Di Rosa—who got his start as an art collector at Yale when he commissioned a nude portrait, covered the salacious bits with foxtails and then charged his friends to peek under—loved supporting new and emerging artists, a passion that Wuilfe shares.
"What really sold me [on the job] was that there's a huge openness to working with living artists, working with emerging and midcareer artists, and doing things like developing site-specific projects and the artist's residency program. We really want to make it an experimental laboratory for artists to come here and play."
Wuilfe's next project, coming in June, is "Zombie Proof House," an exhibit addressing societal anxiety, fear and our culture's obsession with the apocalypse. Although he speaks excitedly of the possibility of filming a zombie movie as part of the exhibit and acknowledges that the title is somewhat of a joke, the message is a serious one.
"Zombies keep popping up in political, economic and philosophical theory. There are certain zombie ideas that have been proven not to work, like trickle down economics, and they're these dead ideas but they won't go away," Wuilfe says. "I think every exhibition here is going to ask people, in some way, to look at the world around them in a more critical way and think, 'OK, what is that we're doing to each other? What is the potential for a better world?'"
For Wuilfe, who thought he wanted to be an artist but who says he was incapable of finishing anything, curation has served to combine his interests of practical and artistic organization, working with artistic theory and interacting with people.

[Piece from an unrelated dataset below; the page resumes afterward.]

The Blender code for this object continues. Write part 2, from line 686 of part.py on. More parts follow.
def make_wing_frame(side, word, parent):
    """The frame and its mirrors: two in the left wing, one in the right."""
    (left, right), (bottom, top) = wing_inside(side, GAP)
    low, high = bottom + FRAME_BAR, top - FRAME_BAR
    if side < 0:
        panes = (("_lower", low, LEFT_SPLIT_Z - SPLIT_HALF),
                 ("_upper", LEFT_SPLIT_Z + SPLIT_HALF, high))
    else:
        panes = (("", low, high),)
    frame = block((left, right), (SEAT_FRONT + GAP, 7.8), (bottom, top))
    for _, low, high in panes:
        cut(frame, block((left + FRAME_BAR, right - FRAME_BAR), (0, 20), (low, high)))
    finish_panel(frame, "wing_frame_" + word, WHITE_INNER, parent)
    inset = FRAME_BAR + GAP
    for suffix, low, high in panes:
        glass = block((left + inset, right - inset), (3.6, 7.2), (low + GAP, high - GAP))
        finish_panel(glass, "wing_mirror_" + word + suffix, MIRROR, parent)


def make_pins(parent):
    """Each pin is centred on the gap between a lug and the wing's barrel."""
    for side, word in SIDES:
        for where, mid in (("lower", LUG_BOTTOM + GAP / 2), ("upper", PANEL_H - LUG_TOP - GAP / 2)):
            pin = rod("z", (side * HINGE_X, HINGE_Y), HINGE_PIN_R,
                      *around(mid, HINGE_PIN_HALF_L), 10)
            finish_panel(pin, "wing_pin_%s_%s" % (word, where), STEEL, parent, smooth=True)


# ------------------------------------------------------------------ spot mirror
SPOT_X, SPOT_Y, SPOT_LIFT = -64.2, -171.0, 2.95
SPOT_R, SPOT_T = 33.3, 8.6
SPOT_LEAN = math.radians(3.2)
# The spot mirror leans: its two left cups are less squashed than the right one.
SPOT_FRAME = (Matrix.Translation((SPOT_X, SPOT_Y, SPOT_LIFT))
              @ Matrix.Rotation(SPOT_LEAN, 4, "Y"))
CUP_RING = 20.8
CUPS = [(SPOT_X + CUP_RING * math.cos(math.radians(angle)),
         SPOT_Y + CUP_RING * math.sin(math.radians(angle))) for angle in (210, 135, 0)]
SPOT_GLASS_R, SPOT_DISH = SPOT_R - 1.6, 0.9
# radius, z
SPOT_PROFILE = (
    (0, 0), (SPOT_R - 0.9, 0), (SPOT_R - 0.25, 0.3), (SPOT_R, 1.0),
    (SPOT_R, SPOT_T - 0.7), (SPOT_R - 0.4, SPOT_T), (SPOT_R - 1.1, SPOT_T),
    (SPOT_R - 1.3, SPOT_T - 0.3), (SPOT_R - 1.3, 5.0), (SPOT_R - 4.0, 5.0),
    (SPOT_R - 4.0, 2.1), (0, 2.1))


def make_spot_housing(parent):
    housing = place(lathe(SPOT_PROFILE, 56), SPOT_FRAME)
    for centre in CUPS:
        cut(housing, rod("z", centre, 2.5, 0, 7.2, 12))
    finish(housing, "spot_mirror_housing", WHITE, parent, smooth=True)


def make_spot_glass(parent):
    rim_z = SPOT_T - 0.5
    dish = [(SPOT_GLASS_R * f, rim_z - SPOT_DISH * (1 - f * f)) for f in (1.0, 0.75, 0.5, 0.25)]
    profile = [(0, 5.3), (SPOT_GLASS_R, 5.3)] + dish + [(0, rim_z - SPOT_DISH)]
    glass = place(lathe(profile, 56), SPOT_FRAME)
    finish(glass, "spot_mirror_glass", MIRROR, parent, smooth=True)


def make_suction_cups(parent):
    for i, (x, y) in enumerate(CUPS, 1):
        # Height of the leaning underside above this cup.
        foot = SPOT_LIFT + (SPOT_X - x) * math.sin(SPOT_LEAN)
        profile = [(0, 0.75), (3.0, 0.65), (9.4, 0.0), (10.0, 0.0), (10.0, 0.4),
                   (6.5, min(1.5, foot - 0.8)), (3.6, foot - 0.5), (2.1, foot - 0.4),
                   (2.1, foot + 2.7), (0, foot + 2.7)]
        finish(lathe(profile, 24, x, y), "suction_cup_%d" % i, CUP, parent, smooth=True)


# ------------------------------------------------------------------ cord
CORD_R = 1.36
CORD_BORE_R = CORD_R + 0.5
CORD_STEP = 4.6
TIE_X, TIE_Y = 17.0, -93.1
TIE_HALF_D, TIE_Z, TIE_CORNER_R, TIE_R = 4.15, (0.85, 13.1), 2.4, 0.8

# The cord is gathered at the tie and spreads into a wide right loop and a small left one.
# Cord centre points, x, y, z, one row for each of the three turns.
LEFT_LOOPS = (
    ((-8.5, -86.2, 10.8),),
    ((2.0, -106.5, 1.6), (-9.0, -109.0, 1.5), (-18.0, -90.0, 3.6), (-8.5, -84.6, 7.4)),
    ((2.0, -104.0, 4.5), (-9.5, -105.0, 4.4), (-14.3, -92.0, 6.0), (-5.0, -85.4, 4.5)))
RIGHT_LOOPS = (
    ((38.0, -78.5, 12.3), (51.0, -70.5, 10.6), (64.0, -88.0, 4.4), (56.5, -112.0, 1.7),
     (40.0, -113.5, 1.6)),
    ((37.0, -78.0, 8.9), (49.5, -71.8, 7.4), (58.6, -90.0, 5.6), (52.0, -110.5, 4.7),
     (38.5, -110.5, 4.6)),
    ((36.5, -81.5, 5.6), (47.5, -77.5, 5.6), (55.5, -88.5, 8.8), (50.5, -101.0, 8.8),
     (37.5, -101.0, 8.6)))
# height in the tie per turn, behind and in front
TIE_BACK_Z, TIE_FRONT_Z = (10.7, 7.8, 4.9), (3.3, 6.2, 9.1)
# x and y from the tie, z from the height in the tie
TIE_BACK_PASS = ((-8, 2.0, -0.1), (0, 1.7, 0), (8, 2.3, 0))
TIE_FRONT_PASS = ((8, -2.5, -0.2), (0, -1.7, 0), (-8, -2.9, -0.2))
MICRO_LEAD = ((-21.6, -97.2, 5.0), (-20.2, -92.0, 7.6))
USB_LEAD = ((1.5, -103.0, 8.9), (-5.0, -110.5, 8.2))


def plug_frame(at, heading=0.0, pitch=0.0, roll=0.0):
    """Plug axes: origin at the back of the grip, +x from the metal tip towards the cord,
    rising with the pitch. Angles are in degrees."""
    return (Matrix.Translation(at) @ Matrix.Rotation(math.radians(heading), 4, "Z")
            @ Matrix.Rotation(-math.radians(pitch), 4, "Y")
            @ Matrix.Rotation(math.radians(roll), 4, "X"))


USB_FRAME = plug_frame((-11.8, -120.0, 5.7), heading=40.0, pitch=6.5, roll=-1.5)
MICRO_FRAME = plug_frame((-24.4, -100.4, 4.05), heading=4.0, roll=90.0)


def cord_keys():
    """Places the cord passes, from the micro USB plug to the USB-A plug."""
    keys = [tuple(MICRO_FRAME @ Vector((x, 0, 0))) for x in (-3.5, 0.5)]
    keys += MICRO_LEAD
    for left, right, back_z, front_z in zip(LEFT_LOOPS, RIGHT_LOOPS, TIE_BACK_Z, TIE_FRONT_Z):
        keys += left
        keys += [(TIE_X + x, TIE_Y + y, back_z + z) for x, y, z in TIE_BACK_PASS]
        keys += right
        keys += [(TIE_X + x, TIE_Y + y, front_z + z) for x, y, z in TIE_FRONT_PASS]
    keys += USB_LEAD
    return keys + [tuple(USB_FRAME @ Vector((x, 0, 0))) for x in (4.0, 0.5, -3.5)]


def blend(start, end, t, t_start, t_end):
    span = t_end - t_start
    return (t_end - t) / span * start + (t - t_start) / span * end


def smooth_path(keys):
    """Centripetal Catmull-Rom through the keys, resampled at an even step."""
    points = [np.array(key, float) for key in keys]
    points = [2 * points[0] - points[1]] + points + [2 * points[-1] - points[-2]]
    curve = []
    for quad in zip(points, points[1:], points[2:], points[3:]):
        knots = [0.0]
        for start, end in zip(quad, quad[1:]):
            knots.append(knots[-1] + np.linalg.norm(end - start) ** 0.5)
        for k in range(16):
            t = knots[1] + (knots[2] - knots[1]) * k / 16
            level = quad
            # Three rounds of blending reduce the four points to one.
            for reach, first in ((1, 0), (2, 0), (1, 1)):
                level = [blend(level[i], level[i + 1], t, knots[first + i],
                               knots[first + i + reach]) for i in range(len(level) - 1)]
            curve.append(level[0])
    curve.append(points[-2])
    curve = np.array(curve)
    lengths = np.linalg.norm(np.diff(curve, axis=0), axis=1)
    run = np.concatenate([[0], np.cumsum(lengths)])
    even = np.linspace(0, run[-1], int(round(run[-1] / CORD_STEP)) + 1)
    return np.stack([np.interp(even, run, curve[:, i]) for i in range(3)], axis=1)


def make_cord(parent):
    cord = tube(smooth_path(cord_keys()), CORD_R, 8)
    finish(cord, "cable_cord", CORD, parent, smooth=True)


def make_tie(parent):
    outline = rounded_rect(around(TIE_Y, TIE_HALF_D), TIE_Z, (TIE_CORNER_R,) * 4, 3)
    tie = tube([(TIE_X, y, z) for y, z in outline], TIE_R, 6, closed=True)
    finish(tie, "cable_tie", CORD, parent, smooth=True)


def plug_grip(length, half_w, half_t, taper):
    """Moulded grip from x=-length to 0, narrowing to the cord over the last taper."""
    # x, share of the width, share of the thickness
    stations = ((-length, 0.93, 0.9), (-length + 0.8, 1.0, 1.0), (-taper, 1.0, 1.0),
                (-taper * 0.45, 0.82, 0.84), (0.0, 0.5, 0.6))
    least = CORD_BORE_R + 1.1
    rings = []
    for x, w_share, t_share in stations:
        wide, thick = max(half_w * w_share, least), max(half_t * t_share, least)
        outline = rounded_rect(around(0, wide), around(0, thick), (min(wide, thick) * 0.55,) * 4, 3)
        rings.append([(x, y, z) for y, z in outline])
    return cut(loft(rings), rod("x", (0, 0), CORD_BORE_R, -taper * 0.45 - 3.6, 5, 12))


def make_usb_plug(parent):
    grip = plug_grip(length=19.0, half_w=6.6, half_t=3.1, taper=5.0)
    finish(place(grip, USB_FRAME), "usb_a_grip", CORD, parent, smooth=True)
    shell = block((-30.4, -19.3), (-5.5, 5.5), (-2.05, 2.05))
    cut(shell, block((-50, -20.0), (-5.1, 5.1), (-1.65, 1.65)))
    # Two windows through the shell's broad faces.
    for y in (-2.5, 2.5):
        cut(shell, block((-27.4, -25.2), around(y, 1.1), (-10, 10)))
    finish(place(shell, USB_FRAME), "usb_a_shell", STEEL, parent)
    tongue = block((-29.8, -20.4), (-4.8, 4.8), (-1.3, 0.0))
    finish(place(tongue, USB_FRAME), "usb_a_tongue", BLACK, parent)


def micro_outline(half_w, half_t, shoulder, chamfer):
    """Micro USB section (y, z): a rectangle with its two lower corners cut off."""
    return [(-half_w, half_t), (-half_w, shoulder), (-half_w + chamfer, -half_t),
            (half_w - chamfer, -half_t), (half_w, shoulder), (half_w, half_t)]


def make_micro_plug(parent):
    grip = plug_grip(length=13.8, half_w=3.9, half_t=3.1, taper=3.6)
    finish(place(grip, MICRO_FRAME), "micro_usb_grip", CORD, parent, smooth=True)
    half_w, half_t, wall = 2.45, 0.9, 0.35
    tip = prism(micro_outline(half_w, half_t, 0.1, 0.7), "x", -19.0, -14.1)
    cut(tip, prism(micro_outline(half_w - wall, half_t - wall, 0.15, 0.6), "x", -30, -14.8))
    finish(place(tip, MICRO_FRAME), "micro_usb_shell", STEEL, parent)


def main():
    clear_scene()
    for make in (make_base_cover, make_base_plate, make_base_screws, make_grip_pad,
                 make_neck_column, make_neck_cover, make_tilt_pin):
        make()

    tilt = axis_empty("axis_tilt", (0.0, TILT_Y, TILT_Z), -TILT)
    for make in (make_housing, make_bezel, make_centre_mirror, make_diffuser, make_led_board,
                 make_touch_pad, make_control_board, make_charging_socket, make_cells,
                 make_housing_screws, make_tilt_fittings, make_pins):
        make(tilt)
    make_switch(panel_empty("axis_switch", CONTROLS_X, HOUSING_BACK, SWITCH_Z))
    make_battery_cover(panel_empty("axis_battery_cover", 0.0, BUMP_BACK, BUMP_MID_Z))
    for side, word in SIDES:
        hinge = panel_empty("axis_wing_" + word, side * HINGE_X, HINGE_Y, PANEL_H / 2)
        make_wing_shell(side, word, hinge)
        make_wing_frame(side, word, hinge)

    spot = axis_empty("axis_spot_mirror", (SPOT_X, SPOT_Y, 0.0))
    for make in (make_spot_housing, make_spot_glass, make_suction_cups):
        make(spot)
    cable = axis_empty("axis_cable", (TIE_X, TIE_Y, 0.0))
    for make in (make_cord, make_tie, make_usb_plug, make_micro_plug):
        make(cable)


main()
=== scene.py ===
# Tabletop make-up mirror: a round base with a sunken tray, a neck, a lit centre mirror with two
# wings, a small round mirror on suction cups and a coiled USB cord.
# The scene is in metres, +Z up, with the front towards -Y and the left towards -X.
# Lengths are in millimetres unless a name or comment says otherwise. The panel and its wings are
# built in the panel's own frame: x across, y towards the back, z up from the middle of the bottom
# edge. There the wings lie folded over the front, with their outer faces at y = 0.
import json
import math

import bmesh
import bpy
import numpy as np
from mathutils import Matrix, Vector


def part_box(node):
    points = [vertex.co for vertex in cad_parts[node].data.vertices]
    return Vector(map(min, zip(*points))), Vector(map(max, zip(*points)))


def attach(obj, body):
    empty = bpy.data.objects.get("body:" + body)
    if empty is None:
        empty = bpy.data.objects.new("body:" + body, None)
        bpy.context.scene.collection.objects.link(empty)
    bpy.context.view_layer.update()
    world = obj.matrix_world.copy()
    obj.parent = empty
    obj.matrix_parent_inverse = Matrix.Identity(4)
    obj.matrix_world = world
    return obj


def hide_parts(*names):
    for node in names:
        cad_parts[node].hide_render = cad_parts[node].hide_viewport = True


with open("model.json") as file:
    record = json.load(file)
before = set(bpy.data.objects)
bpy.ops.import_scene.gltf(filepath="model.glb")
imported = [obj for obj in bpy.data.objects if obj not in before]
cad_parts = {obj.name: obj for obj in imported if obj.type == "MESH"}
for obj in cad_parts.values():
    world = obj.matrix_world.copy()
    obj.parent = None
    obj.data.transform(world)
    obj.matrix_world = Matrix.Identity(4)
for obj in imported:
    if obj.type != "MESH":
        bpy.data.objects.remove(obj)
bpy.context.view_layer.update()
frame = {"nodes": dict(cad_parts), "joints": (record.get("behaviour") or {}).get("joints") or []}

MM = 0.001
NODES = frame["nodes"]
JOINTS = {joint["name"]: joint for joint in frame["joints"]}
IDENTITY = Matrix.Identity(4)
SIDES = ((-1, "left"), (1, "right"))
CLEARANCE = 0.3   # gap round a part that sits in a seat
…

"You've got the artist, you've got the audience and you've got the institution, and the curator is the one who is responsible for making sure that these three really different groups come together for an exhibition to be successful," he says. "It's a lot of work but it's really satisfying. It's something that I feel really lucky to have found because for a long time I wasn't sure what would make me happy. As I started doing curatorial projects, I said, 'This is it.' To find what you feel you were meant to do is a great privilege."